Dezeray Lyn interviewed me for the Arab Daily News on the next stage in Syria, propaganda and conspiracy theories, and the connections between Syria and the world. The full article is here.

DL: I think it cheats every revolutionary, pro democracy organizer and all lovers of the land to only discuss Syria only in post counter-revolutionary, post civil war contexts.  Can you intimate us with life in Syria and Aleppo before the Arab Spring uprising in terms of organizing/living/arts/love/culture under an oppressive Assad dictatorship?

RYK: Syria was in many ways a lovely country. Foreigners who visited generally loved it, and Syrians were very proud of it. Syria has a fine climate, one of the world’s great cuisines, unparalleled historical riches, and a diverse and friendly population.

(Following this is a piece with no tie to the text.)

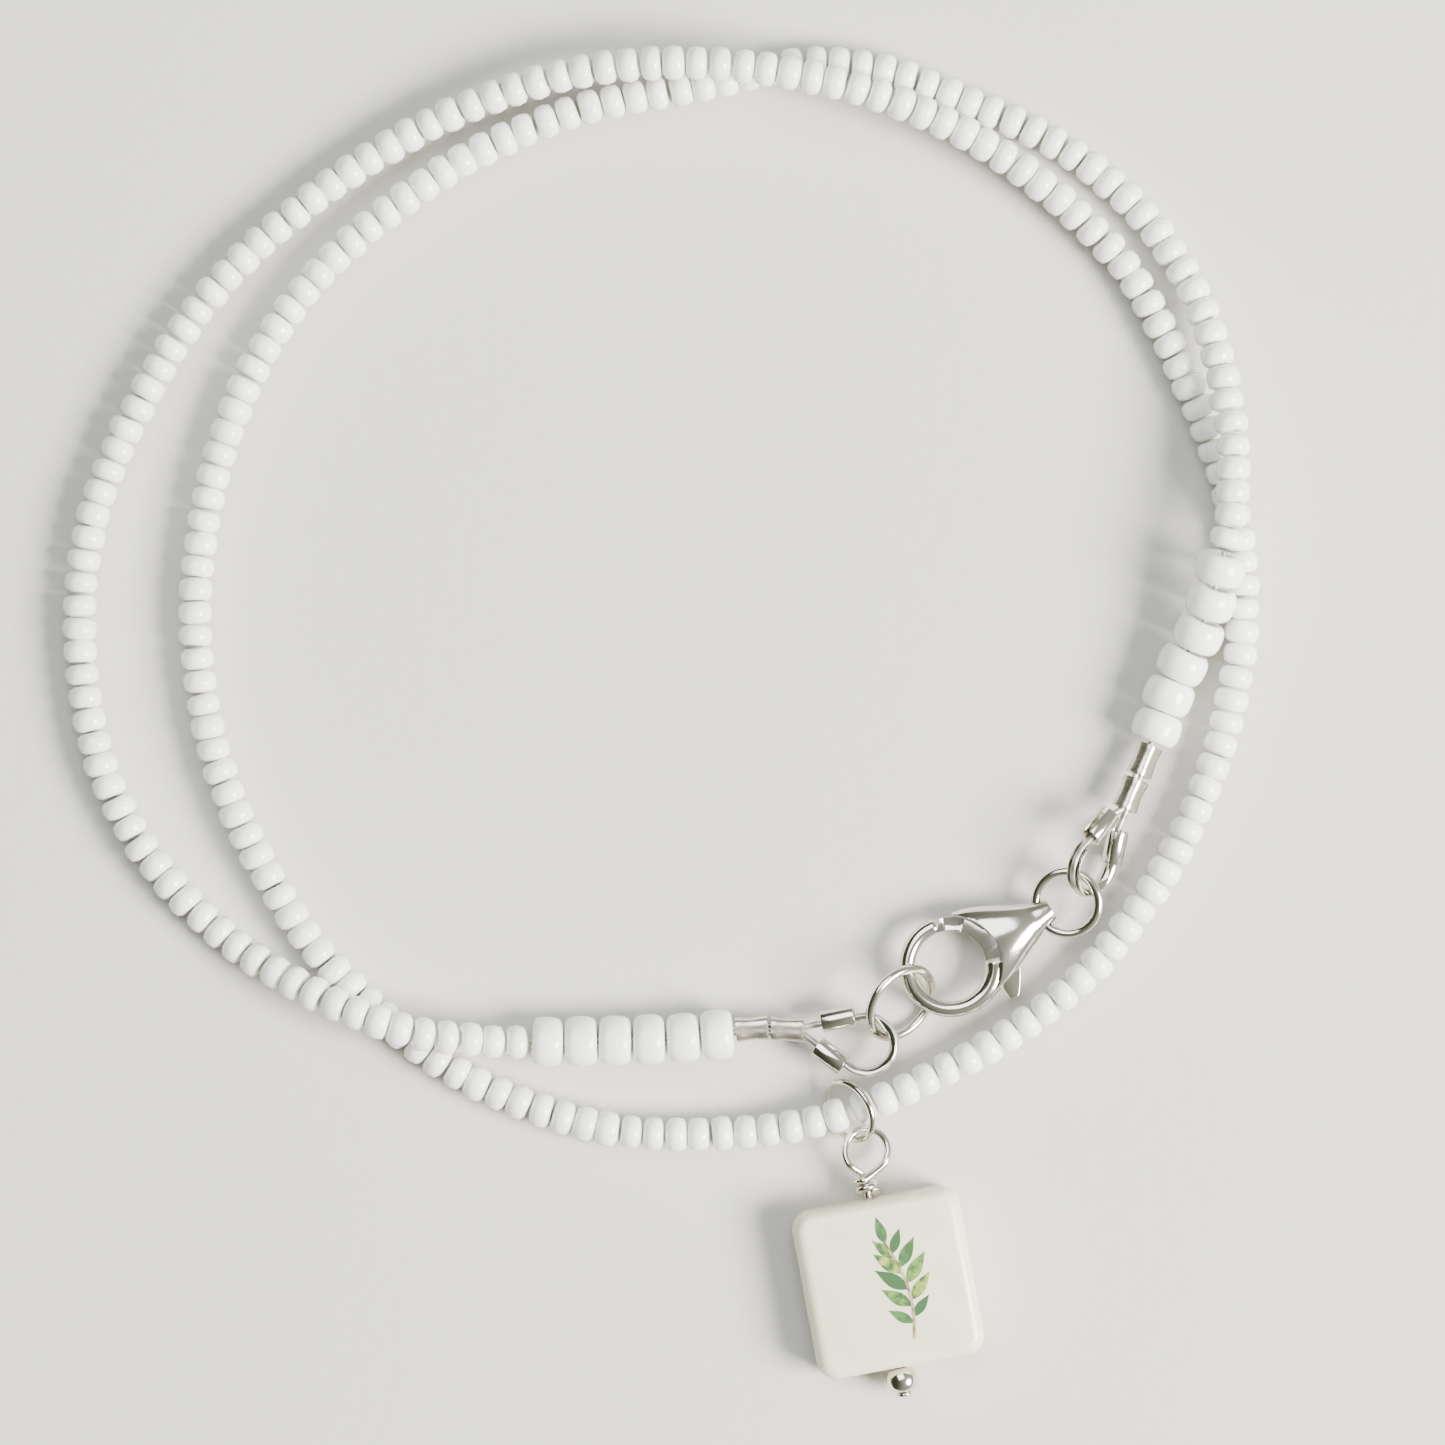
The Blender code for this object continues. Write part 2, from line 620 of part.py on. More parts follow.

It was also, beneath the surface, a tragic country, one which had suffered enforced poverty and dislocation under first Ottoman and then French imperialism, then bitter class oppression, and then sixty years of dictatorship in which a new ruling class of security officers and loyal businessmen coalesced. All forms of government exploited sectarian, ethnic, regional and tribal differences amongst the people, the better to control them. The Baathist dictatorship in particular ruled by violence and fear. About 30,000 people were killed in Hama in 1982, and thousands of dissidents disappeared in the regime’s torture prisons. Civil society was crushed.

Despite the extreme repression, Syrians produced some remarkable poetry, music, drama and films. And dissident thought continued to surface, particularly in the brief and abruptly aborted ‘Damascus Spring’ in 2000, after Bashaar al-Assad inherited the dictatorship from his father Hafez.

Bashaar shut down the political and social opening. Instead, he ‘opened’ the economy. In effect this meant a set of neo-liberal and crony capitalist reforms which enormously enriched his own family and friends while impoverishing large swathes of the population. This was the context for the 2011 uprising.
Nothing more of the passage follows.